Mark has advised businesses, both large and small, on managing the risks associated with growth and will help the Trust continue to develop its governance and control framework as it expands. He has also advised charities and trusts throughout his career, including nine years as a trustee of Springboard, who help disadvantaged and underprivileged young people into work. Mark is therefore particularly interested in how we can increase angling participation amongst the young.
A keen angler since he was a boy, fishing with friends in the gravel pits around Cambridge, more recently Mark has taken up fly fishing including for Clanwilliam Yellowfish in South Africa and bass in the USA. Following his recent retirement both Mark and his wife are looking forward to him spending more time on the bank.
Karen Woolley
Having first fished a local lake as a child with her brothers in Cardiff, and falling under the spell of feeling that tug on the line, Karen took up fly fishing in 2013 and has since fished rivers all over the UK as well as in Ireland and New Zealand. Salmon, trout and grayling are the main quarry, but salt water fly fishing for bass and mullet have also been added since discovering the joy of catching kingfish on the fly from a boat in Sydney Harbour!
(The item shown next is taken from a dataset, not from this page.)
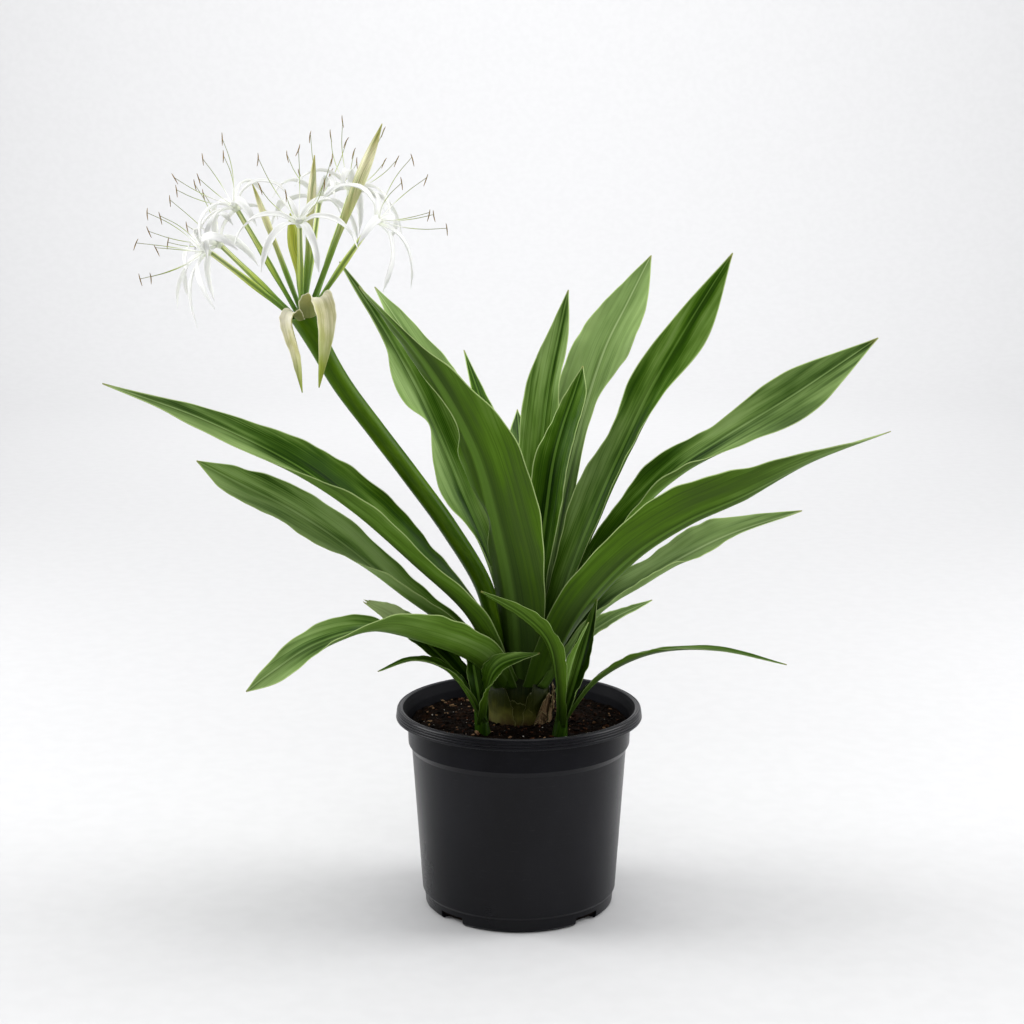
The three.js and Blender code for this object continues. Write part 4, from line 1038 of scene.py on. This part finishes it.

Professionally, Karen has provided strategic consultancy to charity boards and CEOs for over 20 years, having worked in the charity sector since 1994, and has held numerous roles at board level, including as CEO and Chair.
Experience of developing and managing contracts with statutory agencies, including Defra, Natural England, Local Authorities and the Environment Agency, Karen has an extensive network in the environment sector throughout the UK, and has more recently been involved in issues around water quality and the health of rivers throughout the country.
Voluntary work has also played an important part in Karen’s life, and she has held numerous board roles, from parish councillor, school governor, local community police board, Oxfordshire Community Council, and youth development.
Originally a member of the Women’s Royal Naval Service which helped Karen develop a strong sense of leadership and working as part of a team, Karen also represented the Wrens and Wales in fencing as a foilist.
Michael Naylor
Michael grew up fishing on the banks of Star Lane Fishing Lakes, where he honed his skills alongside some of the UK’s top carp anglers. His love for fishing has been a constant, even as he built a career in elite sports nutrition.
As Head of Nutrition for the UK Sports Institute, Michael leads a team supporting 25 of Team GB’s Olympic and Paralympic sports. He was the lead nutritionist for Team GB at the Rio 2016 Olympics and has worked extensively with the England Men’s football team at major tournaments, including the World Cup and European Championships.
Michael is also the founder of Fuelling Performance, providing nutrition support to McLaren F1 and other high performing clients. Additionally, he serves on the board of the Sport and Exercise Nutrition Register, contributing to governance and developing policies to support the wider sports nutrition community.
Whether fishing or advising athletes, Michael values preparation, patience, and performance. Now, as a non-executive director for the Angling Trust, he’s excited to merge his passion for angling with his expertise in leadership in high performance sport. He looks forward to advocating for increased participation in angling and bringing insights from elite sport to the fishing community.